The Court then stated that “if the unconstitutional evidence speaks to a contested element of the offense, we are more likely to find that the defendant suffered harm from the error.” Hamann. The Government used the G-166F to establish the first of the three elements of 8 U.S.C. § 1324(a)(1)(A)(ii), i.e., “an alien was in the country illegally.” The Government argued that Saenz’s testimony that he knew the nine men had previously been deported to Mexico established that element. But the Court stated we “do not ask whether the evidence remaining after excision of the tainted evidence was sufficient to convict the defendant.” Hamann. “Instead, the government must show that there is no reasonable possibility that the information in the G-116F contributed to the jury’s verdict.” Duron-Caldera. The Court concluded the Government failed to establish that the error was harmless beyond a reasonable doubt as to Foreman’s conviction on Count 1.
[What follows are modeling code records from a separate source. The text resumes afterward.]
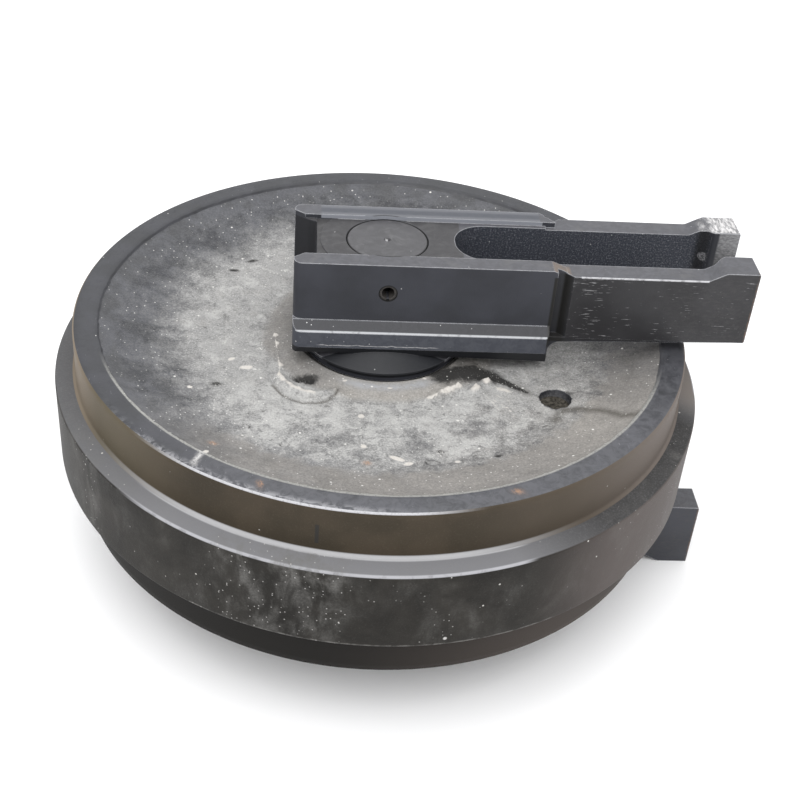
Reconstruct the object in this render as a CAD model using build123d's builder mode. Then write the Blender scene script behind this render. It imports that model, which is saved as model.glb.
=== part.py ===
# Front idler of a crawler excavator: a hollow cast guide wheel that turns on a fixed shaft between
# two bearing blocks. The wheel's mid-plane is z = 0, the shaft is the Z axis, and the forked arms of
# both blocks point along +X, towards the recoil spring. Lengths are in millimetres.
import os
from math import cos, radians, sin, sqrt

from build123d import *

# Wheel: tread, centre flange and dished web
tread_radius = 295.0
wheel_half_width = 92.3
rim_chamfer = 1.4
flange_radius = 314.6
flange_root_half_width = 44.6
flange_tip_half_width = 41.1
flange_root_fillet = 3.5
flange_tip_fillet = 2.5
rim_face_width = 22.3
rim_step_height = 2.6
rim_step_run = 1.6
web_shoulder_inset = 16.0
web_shoulder_drop = 8.8
web_shoulder_fillet = 40.0
web_bend_inset = 62.0
web_bend_rise = 4.0
web_bend_fillet = 140.0
web_foot_fillet = 14.0
web_thickness = 20.0
rim_thickness = 29.0
cavity_fillet = 8.0

# Hub: bore, oil chamber, seal seat and outer ring
hub_wall = 48.0
hub_top_rise = 2.0
hub_ring_width = 15.0
hub_ring_fillet = 6.0
hub_skirt_run = 12.0
hub_skirt_drop = 2.5
oil_chamber_radius = 50.0
oil_chamber_half_height = 9.0
seat_edge_chamfer = 1.0

# Core hole in each web, closed by a pressed plug
core_hole_radius = 15.0
core_hole_inset = 19.86
core_hole_angle = -33.63
core_plug_thickness = 9.0
core_plug_recess = 7.0
core_plug_chamfer = 1.0

# Shaft and bushings
shaft_radius = 38.0
bushing_wall = 6.0
bushing_running_clearance = 0.08
bushing_flange_width = 7.0
bushing_flange_thickness = 4.0
bushing_seat_drop = 36.3
bushing_gap = 1.5
block_bore_clearance = 0.04
press_clearance = 0.02

# Shaft oil passage and its plug, at the lower end, beside the lock pin
oil_hole_x = 20.5
oil_drill_radius = 5.0
oil_cross_drill_radius = 4.0
plug_thread_radius = 8.0
plug_thread_length = 16.0
plug_head_radius = 11.5
plug_head_height = 6.0
plug_head_chamfer = 0.8
plug_hex_across = 10.0
plug_hex_depth = 4.5
plug_pocket_radius = 13.5
plug_pocket_depth = 9.0
washer_thickness = 1.6
centre_mark_radius = 3.2
shaft_end_chamfer = 1.0

# Floating face seals: two steel rings, each carried by a rubber ring
seal_seat_depth = 12.0
seal_face_gap = 0.04
seal_ring_length = 11.0
seal_ring_bore_gap = 1.42
seal_ring_wall = 7.5
seal_ring_flange_width = 6.0
seal_ring_flange_thickness = 2.6
seal_ring_face_recess = 0.8
seal_ring_fillet = 0.5
toric_radius = 4.0
toric_fit = 0.2
toric_offset = 7.0

# Labyrinth between hub and block collar
labyrinth_wall = 16.6
labyrinth_depth = 5.0
labyrinth_gap = 1.0
collar_side_gap = 3.5
collar_rise = 5.0
collar_height = 11.0
collar_edge = 2.0
collar_cone_radius = 61.0
collar_root = 3.5
neck_setback = 3.5
thrust_gap = 0.3
thrust_boss_setback = 2.0

# Bearing block: guide with two ribs, lips and a rear pocket
guide_height = 88.0
rib_height = 4.3
rib_width = 18.5
guide_width = 110.0
guide_front = 155.0
guide_corner = 8.0
lip_height = 23.5
lip_overhang = 9.0
lip_foot = 7.0
lip_setback = 1.0
lip_front_corner = 4.0
foot_inset = 4.5
foot_drop = 5.0
foot_drop_start = 0.0
foot_reach = 2.5
rib_ramp_run = 14.0
rib_front_reach = 10.0
boss_wall = 28.0
pocket_length = 21.0
pocket_flare_length = 13.0
pocket_half_width = 30.0
pocket_flare_half_width = 34.0
pocket_mouth_half_width = 43.0
pocket_corner = 3.0
pocket_flare_fillet = 12.0
pocket_floor = 14.0
spot_face_width = 25.0
spot_face_step = 0.8

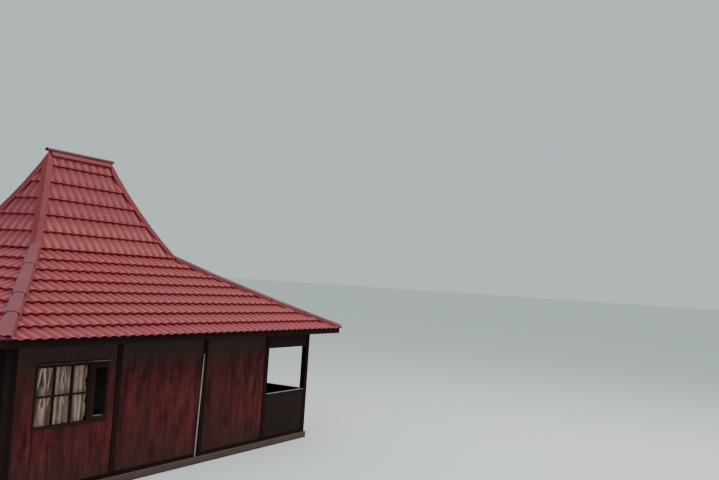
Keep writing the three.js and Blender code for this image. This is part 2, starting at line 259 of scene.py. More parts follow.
def along(obj, start, ahead, up):
    """Stands an object that is drawn along +Z, with its crown towards +Y, along a line."""
    z = ahead.normalized()
    x = up.cross(z).normalized()
    obj.matrix_world = Matrix.Translation(start) @ Matrix((x, z.cross(x), z)).transposed().to_4x4()
    return settle(obj)


def on_wall(side, reach, depth, height):
    """A block on one side: its reach along the wall, its depths behind the post faces and its heights."""
    axis, sign, face = SIDES[side]
    across = sorted(sign * (face - d) for d in depth)
    (x0, x1), (y0, y1) = (across, reach) if axis else (reach, across)
    return block((x0, y0, height[0]), (x1, y1, height[1]))


def span_of(node, side):
    """Where a wall node reaches: along the wall, in depth and in height."""
    low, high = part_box(node)
    axis, sign, face = SIDES[side]
    depth = sorted(face - sign * value for value in (low[1 - axis], high[1 - axis]))
    return (low[axis], high[axis]), depth, (low.z, high.z)


def mark(obj, name, rule):
    """Writes a number on each vertex, which the finish reads."""
    attribute = obj.data.attributes.get(name) or obj.data.attributes.new(name, "FLOAT", "POINT")
    for vertex, datum in zip(obj.data.vertices, attribute.data):
        datum.value = rule(vertex.co)
    return obj


def tone(obj, dice):
    """The same random tone all over one timber."""
    value = dice.random()
    return mark(obj, "tone", lambda co: value)


def timbers(parts, dice, edge=EDGE):
    """Timbers with a tone each and worn edges, as one piece."""
    return bevel(join([tone(part, dice) for part in parts]), edge)


def paint(obj, finish):
    """Gives an object its finish, which is made for the first piece that has it."""
    _, name, maker, *values = FINISHES[finish]
    obj.data.materials.clear()
    obj.data.materials.append(bpy.data.materials.get(name) or maker(name, *values))


def fit(obj, name, finish, nodes=(), angle=20):
    """Names a finished piece, gives it its finish, and puts it in place of its nodes."""
    only(obj)
    obj.name = name
    obj.data.name = name
    paint(obj, finish)
    bpy.ops.object.shade_smooth_by_angle(angle=math.radians(angle))
    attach(obj, "root")
    if nodes:
        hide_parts(*nodes)


# Finishes


class Signal:
    """A number that varies over a surface. Arithmetic on it adds Math nodes."""

    def __init__(self, finish, socket):
        self.finish = finish
        self.socket = socket

    def _with(self, operation, first, second, clamp=False):
        node = self.finish.node("ShaderNodeMath", {0: first, 1: second}, operation=operation, use_clamp=clamp)
        return Signal(self.finish, node.outputs[0])

    def __add__(self, other):
        return self._with("ADD", self, other)

    def __mul__(self, other):
        return self._with("MULTIPLY", self, other)

    def __sub__(self, other):
        return self._with("SUBTRACT", self, other)

    def __rsub__(self, other):
        return self._with("SUBTRACT", other, self)

    __radd__, __rmul__ = __add__, __mul__

    def between(self, low, high):
        """0 up to low, 1 from high on."""
        return self._with("MULTIPLY", self - low, 1 / (high - low), clamp=True)


class Finish:
    """One material under construction."""

    def __init__(self, name, shine=0.5):
        self.material = bpy.data.materials.new(name)
        self.material.use_nodes = True
        self.tree = self.material.node_tree
        self.shader = next(n for n in self.tree.nodes if n.type == "BSDF_PRINCIPLED")
        self.feed("Specular IOR Level", shine)

    def plug(self, socket, value):
        if isinstance(value, Signal):
            value = value.socket
        if isinstance(value, bpy.types.NodeSocket):
            self.tree.links.new(value, socket)
        elif socket.type == "RGBA":
            socket.default_value = (*value, 1)
        else:
            socket.default_value = value

    def feed(self, name, value):
        self.plug(self.shader.inputs[name], value)

    def node(self, kind, sockets, **settings):
        """A node: its settings first, then the values or links of its sockets."""
        made = self.tree.nodes.new(kind)
        for name, value in settings.items():
            setattr(made, name, value)
        for key, value in sockets.items():
            self.plug(made.inputs[key], value)
        return made

    def coordinates(self):
        return self.node("ShaderNodeTexCoord", {}).outputs["Object"]

    def axis(self, index):
        return Signal(self, self.node("ShaderNodeSeparateXYZ", {0: self.coordinates()}).outputs[index])

    def mark(self, name):
        return Signal(self, self.node("ShaderNodeAttribute", {}, attribute_name=name).outputs["Fac"])

    def noise(self, scale, detail=4.0, roughness=0.55, stretch=(1, 1, 1), moved=None, distortion=0.0):
        """Noise, stretched, and moved along all three axes by a signal."""
        place = self.coordinates()
        if moved is not None:
            offset = self.node("ShaderNodeCombineXYZ", {0: moved, 1: moved, 2: moved}).outputs[0]
            place = self.node("ShaderNodeVectorMath", {0: place, 1: offset}, operation="ADD").outputs[0]
        place = self.node("ShaderNodeMapping", {"Vector": place, "Scale": stretch}).outputs[0]
        sockets = {"Vector": place, "Scale": scale, "Detail": detail, "Roughness": roughness, "Distortion": distortion}
        return Signal(self, self.node("ShaderNodeTexNoise", sockets).outputs[0])

    def coats(self, ground, *coats):
        """The base colour: a ground and the coats over it, each a colour and the share that it covers."""
        for coat, share in coats:
            sockets = {0: share, 6: ground, 7: coat}
            ground = self.node("ShaderNodeMix", sockets, data_type="RGBA", clamp_factor=True).outputs[2]
        self.feed("Base Color", ground)

    def finished(self, roughness, relief=None, depth=0.0, strength=0.5):
        """The material, with its roughness and its relief."""
        self.feed("Roughness", roughness)
        if relief is not None:
            sockets = {"Height": relief, "Distance": depth, "Strength": strength}
            self.feed("Normal", self.node("ShaderNodeBump", sockets).outputs[0])
        return self.material


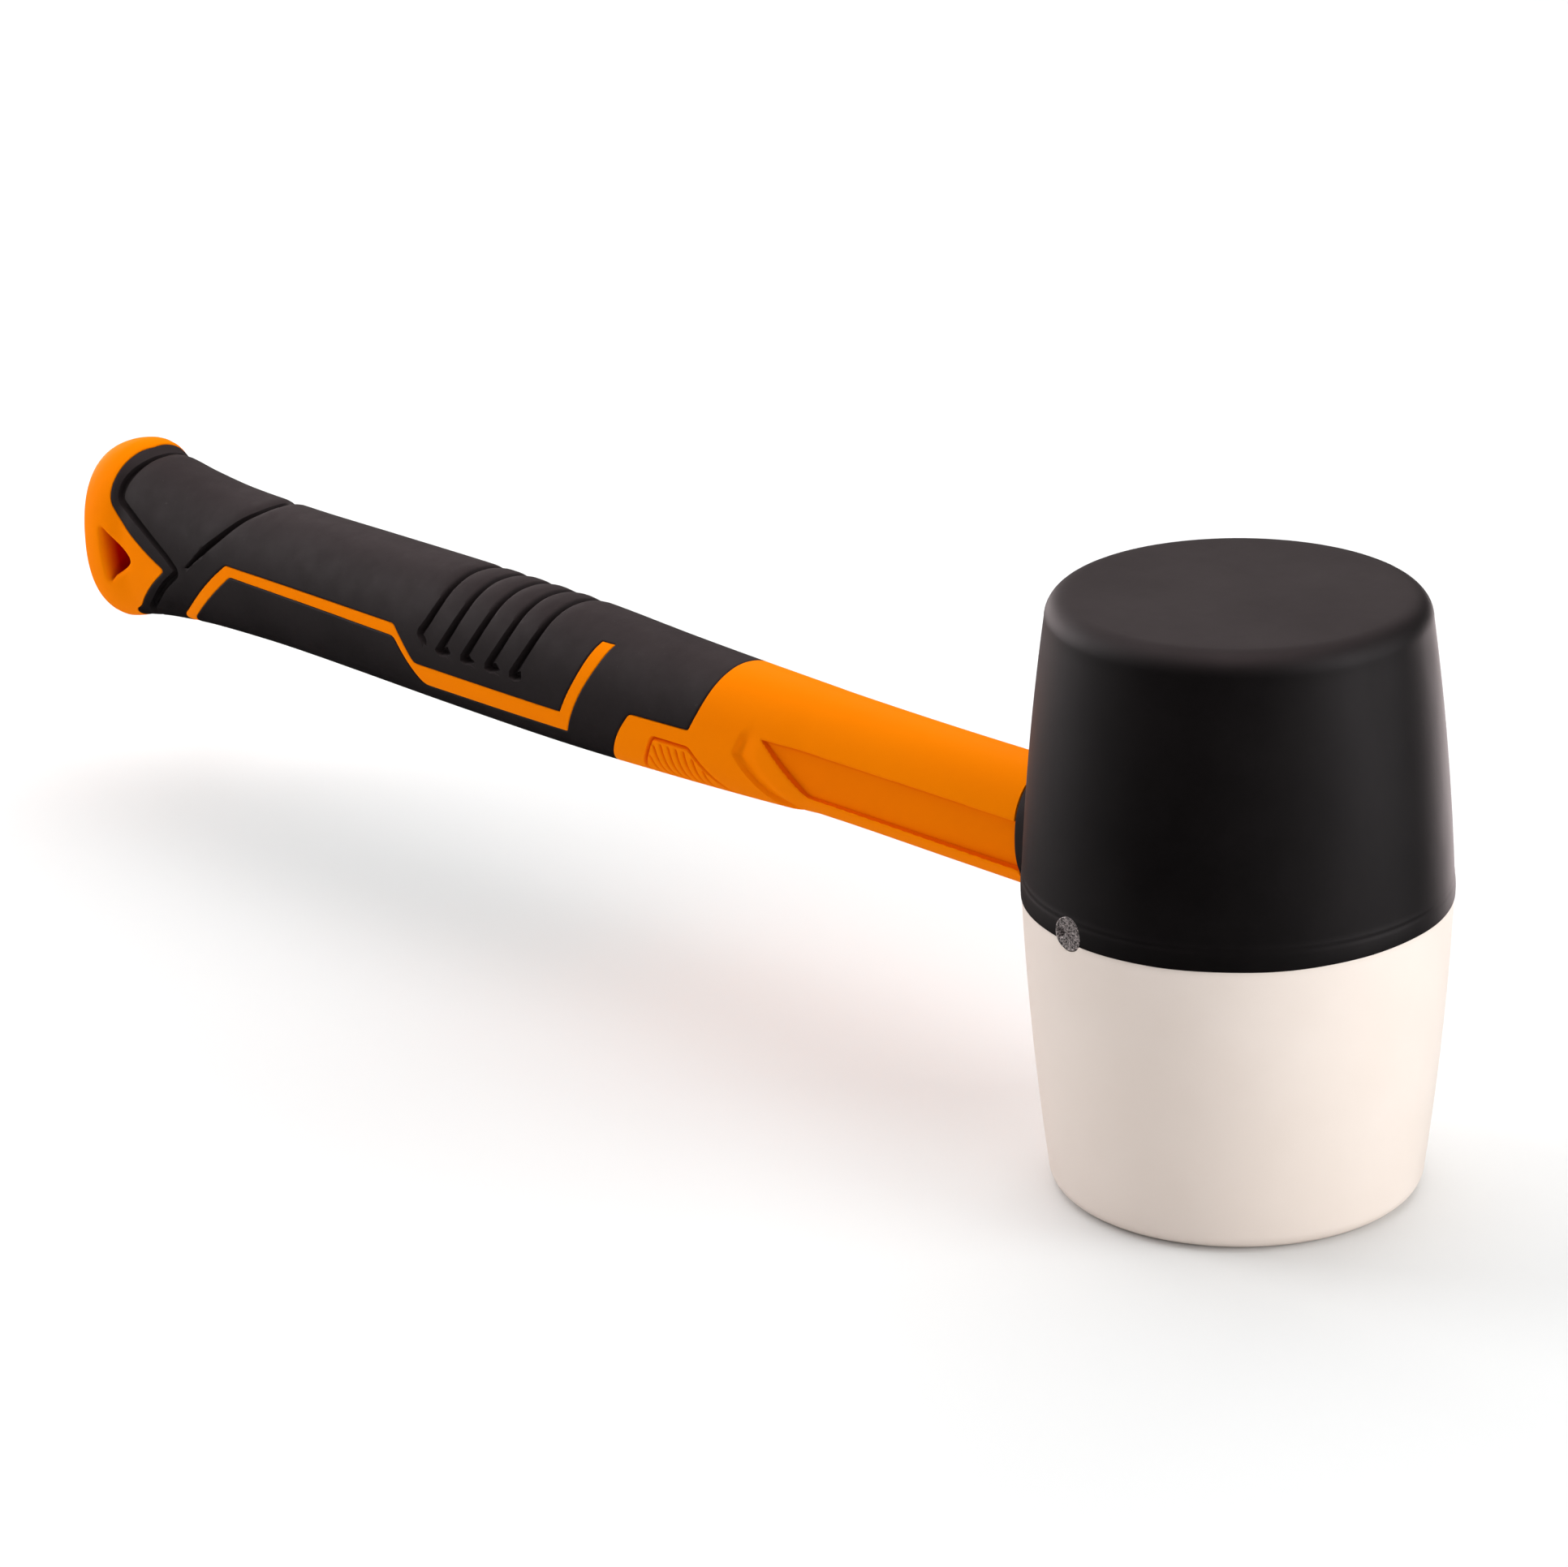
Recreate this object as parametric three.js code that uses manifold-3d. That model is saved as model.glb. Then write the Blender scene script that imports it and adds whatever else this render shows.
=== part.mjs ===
// A rubber mallet: a barrel head of two rubbers, black above and white below, pinned
// on a handle with a fibreglass core, an orange polypropylene jacket and a soft grip.
//
// Millimetres. +Z runs along the head from its white face, at z = 0, to its black face.
// The handle leaves the head along -X. A place along the handle is given as its reach,
// the distance from the head's axis, so x = -reach. The handle's two sides mirror.
import * as THREE from "three";
import { mergeVertices } from "three/addons/utils/BufferGeometryUtils.js";
import Module from "manifold-3d";

const wasm = await Module();
wasm.setup();

// ---------- driving dimensions ----------
const GAP = 0.3; // left between two pieces that touch
const FAR = 60; // past every surface, for tools that cut right through

const HEAD_HEIGHT = 103;
const SEAM_Z = 51.3;
const BLACK = { seamRadius: 35.65, faceRadius: 30.95, curve: 0.6, rimRound: 4.1 };
const WHITE = { seamRadius: 35.55, faceRadius: 30.95, curve: 0.53, rimRound: 3.3 };
const EDGE_ROUND = 0.4; // of the black half's lower edge

const AXIS_Z = 51.6; // height of the handle's axis
const TENON_REACH = -14; // the handle ends this far past the head's axis
const TENON_HALF_HEIGHT = 9.2; // of the handle inside the head
const TENON_HALF_WIDTH = 7.1;
const COLLAR_REACH = { from: 22, to: 42 }; // from inside the head to just outside it

const PIN_RADIUS = 2.9;
const PIN_REACH = 5.1;
const PIN_Z = 52.5;
const PIN_CHAMFER = 0.3;
const PIN_SINK = 0.1; // the pin's ends lie this far under the barrel

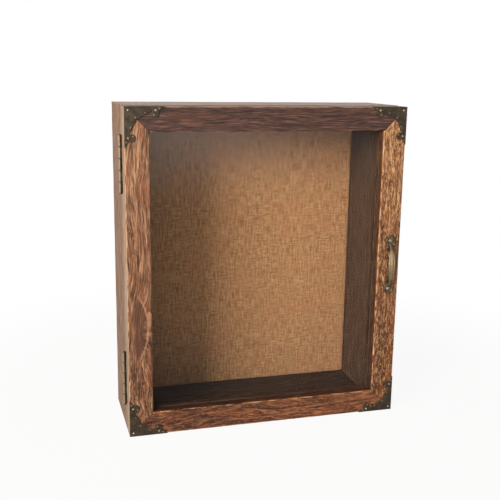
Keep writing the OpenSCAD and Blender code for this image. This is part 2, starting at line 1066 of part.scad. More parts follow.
module pull_handle_screws() {
    color(bronze)
        at_pull()
            for (z = [-lobe_z, lobe_z])
                translate([0, -lobe_t, z])
                    rotate([90, 0, 0])
                        domed_screw();
}

// Places a child, drawn with its face on z = 0 and its depth down -Z, over each magnet
module each_strike() {
    for (z = magnet_zs)
        translate([right_edge_x, door_back_y, z])
            rotate([-90, 0, 0])
                children();
}

module strike_discs() {
    color(steel)
        difference() {
            each_strike()
                translate([0, 0, -strike_t])
                    cylinder(h = strike_t, d = strike_d);
            each_strike()
                countersunk_form(cut);
        }
}

module strike_screws() {
    color(steel)
        each_strike()
            countersunk_screw();
}

case_left_side();
case_right_side();
case_top_board();
case_bottom_board();
case_corner_brads();
back_board();
back_board_screws();
pin_board();
linen_cover();
keyhole_hanger(-1);  // left_keyhole_hanger
keyhole_hanger(1);  // right_keyhole_hanger
hanger_screws();
case_leaf(upper_hinge_z);  // upper_hinge_case_leaf
case_leaf(lower_hinge_z);  // lower_hinge_case_leaf
hinge_pin(upper_hinge_z);  // upper_hinge_pin
hinge_pin(lower_hinge_z);  // lower_hinge_pin
case_hinge_screws();
catch_magnets();
bumper_pads();
door_left_stile();
door_right_stile();
door_top_rail();
door_bottom_rail();
door_v_nails();
glass_pane();
glass_bead("left", door_h);  // glass_bead_left
glass_bead("right", door_h);  // glass_bead_right
glass_bead("top", case_w);  // glass_bead_top
glass_bead("bottom", case_w);  // glass_bead_bottom
glass_bead_pins();
corner_plate(0, 1);  // corner_plate_top_left
corner_plate(1, 1);  // corner_plate_top_right
corner_plate(0, 0);  // corner_plate_bottom_left
corner_plate(1, 0);  // corner_plate_bottom_right
corner_plate_nails();
pull_handle();
pull_handle_screws();
door_leaf(upper_hinge_z);  // upper_hinge_door_leaf
door_leaf(lower_hinge_z);  // lower_hinge_door_leaf
door_hinge_screws();
strike_discs();
strike_screws();
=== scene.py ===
import math

import bmesh
import bpy
from mathutils import Euler, Matrix, Vector, noise


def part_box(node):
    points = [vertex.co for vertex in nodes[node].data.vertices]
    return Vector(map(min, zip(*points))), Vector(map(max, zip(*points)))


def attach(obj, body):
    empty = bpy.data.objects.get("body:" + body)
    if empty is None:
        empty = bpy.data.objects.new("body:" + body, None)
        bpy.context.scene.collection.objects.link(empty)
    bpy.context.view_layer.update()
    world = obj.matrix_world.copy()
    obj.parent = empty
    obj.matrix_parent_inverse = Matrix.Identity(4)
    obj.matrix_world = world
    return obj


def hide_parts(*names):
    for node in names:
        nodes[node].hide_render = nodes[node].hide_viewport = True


# A glazed display case: carved and brushed wood, a linen covered pin board, antique bronze
# fittings. X runs right, Y to the back and Z up. Sizes in the makers' functions are in
# millimetres, and MM turns them into metres.
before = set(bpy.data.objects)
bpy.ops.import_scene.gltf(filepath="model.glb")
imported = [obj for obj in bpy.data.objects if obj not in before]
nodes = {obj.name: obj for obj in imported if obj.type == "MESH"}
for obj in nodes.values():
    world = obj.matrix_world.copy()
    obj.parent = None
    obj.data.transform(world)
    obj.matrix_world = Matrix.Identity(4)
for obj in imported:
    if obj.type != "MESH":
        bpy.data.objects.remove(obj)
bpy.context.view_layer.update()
MM = 0.001
TURN = 2 * math.pi


def extent(node):
    """The lowest and highest corner of a node, in millimetres."""
    low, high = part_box(node)
    return low / MM, high / MM


# The places that the fittings are made to, read from the frame
DOOR_LOW, DOOR_HIGH = extent("door_left_stile")
FACE_Y = DOOR_LOW.y
DOOR_BACK_Y = DOOR_HIGH.y
HALF_W = extent("door_right_stile")[1].x
DOOR_MID_Z = (DOOR_LOW.z + DOOR_HIGH.z) / 2
DOOR_HALF_H = (DOOR_HIGH.z - DOOR_LOW.z) / 2
SIGHT_X = HALF_W - (DOOR_HIGH.x - DOOR_LOW.x)
SIGHT_HALF_H = DOOR_HALF_H - (DOOR_HIGH.x - DOOR_LOW.x)
INNER_X = extent("case_right_side")[0].x
CASE_LOW_Y = extent("case_right_side")[0].y
INNER_LOW_Z = extent("case_bottom_board")[1].z
INNER_HIGH_Z = extent("case_top_board")[0].z
LINEN_LOW, LINEN_HIGH = extent("linen_cover")
PULL_LOW, PULL_HIGH = extent("pull_handle")


def paint(red, green, blue):
    """A colour as it looks on screen, 0 to 255, in the linear values that a shader takes."""
    share = [value / 255 for value in (red, green, blue)]
    return [c / 12.92 if c <= 0.04045 else ((c + 0.055) / 1.055) ** 2.4 for c in share] + [1.0]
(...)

As to Count 2, the Court observed that conviction for the conspiracy did not require the Government to prove that “an alien was in the country illegally.” Conspiracy requires only that “(1) two or more people directly or indirectly agreed to transport an alien within the United States; (2) the defendant knew of the agreement; and (3) the defendant joined the agreement willfully.” 8 U.S.C. § 1324(a)(1)(A)(v)(I). Consequently, the tainted evidence had no bearing on the Count 2 conviction.

Accordingly, the Court vacated the Count 1 conviction, affirmed the Count 2 conviction, and remanded for resentencing. See: United States v. Foreman, 84 F.4th 615 (5th Cir. 2023).